A week later I was in a neurologist’s office explaining my symptoms and he immediately suggested a brain scan. The brain scan revealed a benign parietal meningioma the size of a small “grapefruit”. My eventual surgeon was a former patient of mine and when he looked at my scan, he laughed! “You did three root canals on me with that in your head!” was his reaction.
So let’s fast forward again, after a year of rehabilitation to gain back most of the motor loss I suffered on my dominant side, I had to contemplate the rest of my life. Private practice was not in the cards because my fine motor loss would not allow me to manipulate an endodontic file, and this was years before rotary instrumentation. I could compensate for 90% of the loss with my alternate hand but my speed and agility suffered. The blessing in this curse was that I had bought, early and often in my career, increasing amounts of disability insurance that covered me for anything else I chose to do with my life except the clinical practice of endodontics. I chose teaching because I could still do endodontics albeit much more slowly which was perfectly normal in the eyes of a novice dental student.
You have hopefully noticed in this rant, that I have not once thought about getting my cases organized and catalogued with all this rehabilitation time on my hands and no worries about income….big mistake.
Well, after teaching part time at the dental school for so many prior years, I was asked to apply for the Department Chair and was accepted in June of 1990. My twins were born six months later. Now my reality was two newborns and a contract that defined tenure and promotion as an “up or out” proposition if not attained in seven years. Again, guess what got put on hold.
I am not telling you this story to make any excuses for not having attained Diplomate status in my career.
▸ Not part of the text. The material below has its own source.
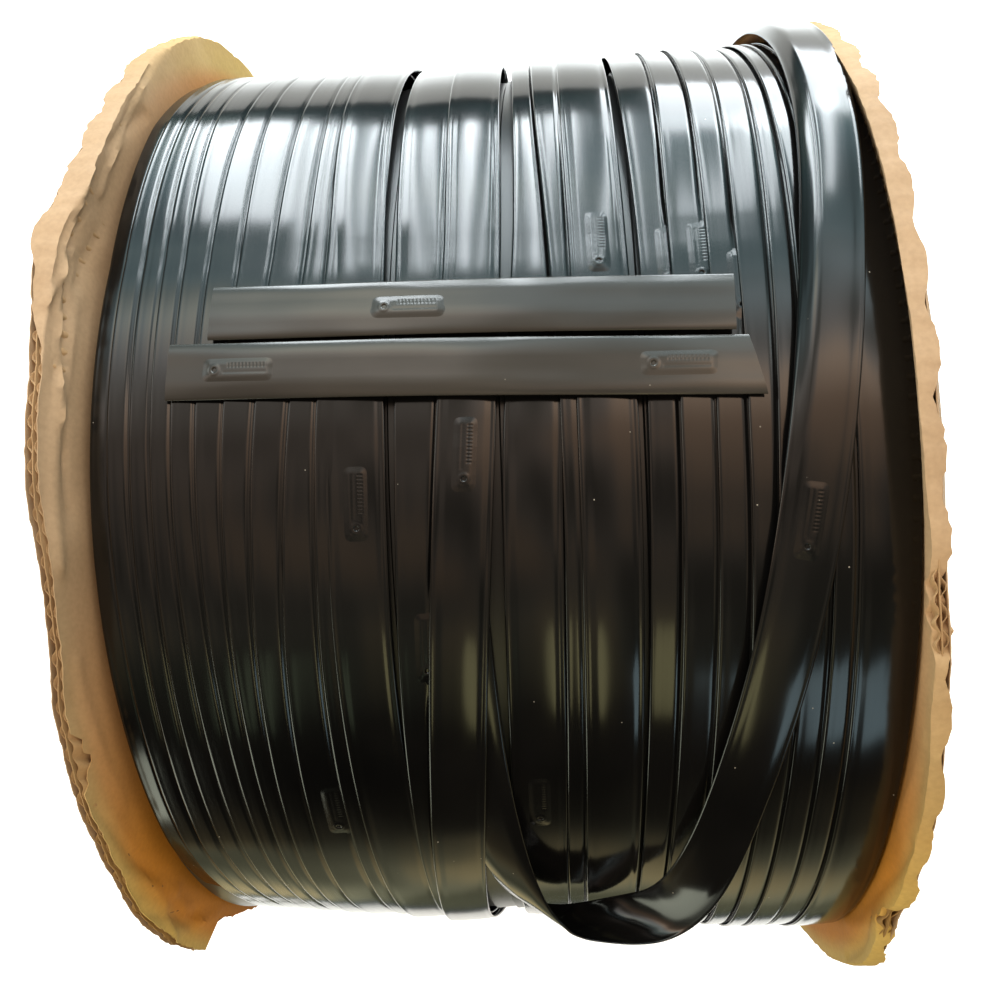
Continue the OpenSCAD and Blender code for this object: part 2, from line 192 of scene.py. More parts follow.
def tape_outline(puff, drift, inner, groove=groove_depth):
    """The tape's section at each place along it, given across and up, from its right fold round;
    inner are the places across it of the points between its folds."""
    fold = np.array([1, 0.99, 0.965, 0.93, 0.88])
    flat = 0 * np.asarray(puff + drift)[:, None]
    top = np.hstack([fold + flat, inner + flat, -fold[::-1] + flat])
    heights = tape_top(top, puff[:, None], drift[:, None], groove)
    across = np.hstack([top, underside + flat]) * tape_width / 2
    up = np.hstack([heights, -underside_depth * np.array([1, 0.9, 0.9, 1]) + flat])
    return np.stack([across, up], -1)


def tape_skin(name, c, w, n, section):
    """Wraps a grid round a tape along its middle line; the grid's first and last rows close the ends."""
    count, sides = section.shape[:2]
    piece, row, column = new_grid(name, count + 2, sides + 1)
    k = np.clip(row - 1, 0, count - 1)
    end = (row == 0) | (row == count + 1)
    across, up = np.where(end[:, None], 0, section[k, column % sides]).T
    set_places(piece, c[k] + across[:, None] * w[k] + up[:, None] * n[k])
    step = np.linalg.norm(np.diff(np.concatenate([section, section[:, :1]], axis=1), axis=1), axis=2)
    round_it = np.hstack([np.zeros((count, 1)), np.cumsum(step, axis=1)])
    set_surface(piece, running_length(c)[k], round_it[k, column])
    closed(piece)
    bpy.ops.object.shade_smooth()
    return piece


def new_material(name):
    material = bpy.data.materials.new(name)
    material.use_nodes = True
    tree = material.node_tree
    return material, tree, tree.nodes["Principled BSDF"]


def set_inputs(tree, node, inputs):
    """Gives a node's inputs their values, or links the outputs of other nodes into them."""
    for name, value in inputs.items():
        if isinstance(value, bpy.types.NodeSocket):
            tree.links.new(value, node.inputs[name])
        else:
            node.inputs[name].default_value = value


def add_node(tree, kind, *first, **values):
    """A node with its settings, its first inputs in their order, and the inputs that are named with
    a capital."""
    node = tree.nodes.new(kind)
    named = {name.replace("_", " "): value for name, value in values.items() if name[0].isupper()}
    for name, value in values.items():
        if name[0].islower():
            setattr(node, name, value)
    set_inputs(tree, node, {**dict(enumerate(first)), **named})
    return node


def noise(tree, place, scale, detail):
    return add_node(tree, "ShaderNodeTexNoise", place, Scale=scale, Detail=detail).outputs["Fac"]


def mixed(tree, factor, a, b, blend_type="MIX"):
    return add_node(tree, "ShaderNodeMix", data_type="RGBA", blend_type=blend_type, Factor=factor, A=a,
                    B=b).outputs["Result"]


def bumpy(tree, height, strength, distance, under=None):
    """Bumps from a height, laid over the ones under them where there are any."""
    node = add_node(tree, "ShaderNodeBump", Height=height, Strength=strength, Distance=distance)
    if under is not None:
        tree.links.new(under, node.inputs["Normal"])
    return node.outputs[0]


def ramp(tree, source, stops):
    node = add_node(tree, "ShaderNodeValToRGB", source)
    while len(node.color_ramp.elements) < len(stops):
        node.color_ramp.elements.new(0.5)
    for element, (place, color) in zip(node.color_ramp.elements, stops):
        element.position = place
        element.color = (*color, 1)
    return node.outputs["Color"]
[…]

As I stated earlier, there are no excuses. And for every single one of us….LIFE ALWAYS INTERVENES. But the theme of this President’s message is to communicate something important to our young readership and I could think of nothing more important than allowing you to understand that we all share lives that can get very complicated or even put at risk on occasion. Our own balance in life is always a pursuit of aligning all the various dimensions of one’s own life. Nothing has put us more at risk than this pandemic we are all experiencing now and that will hang over us for the foreseeable future. It is really important to focus on your priorities and while family and security are primary considerations, so is career and demonstrating that you are committed to the highest aspirations within your calling. For those of you reading this message who have attained Diplomate status…I applaud you. For those of you who are still without, I encourage you. We belong to our own special mastery of knowledge and science, and if you choose to demonstrate that mastery to your peers, you will never regret it.
So if truly, our life experience is the best teacher, I feel a responsibility to share mine with you. I am truly blessed by choosing endodontics as my life’s work and career. Not attaining diplomate status, is a hard-learned lesson.
Please stay well and healthy, everyone. Thank you for reading my story.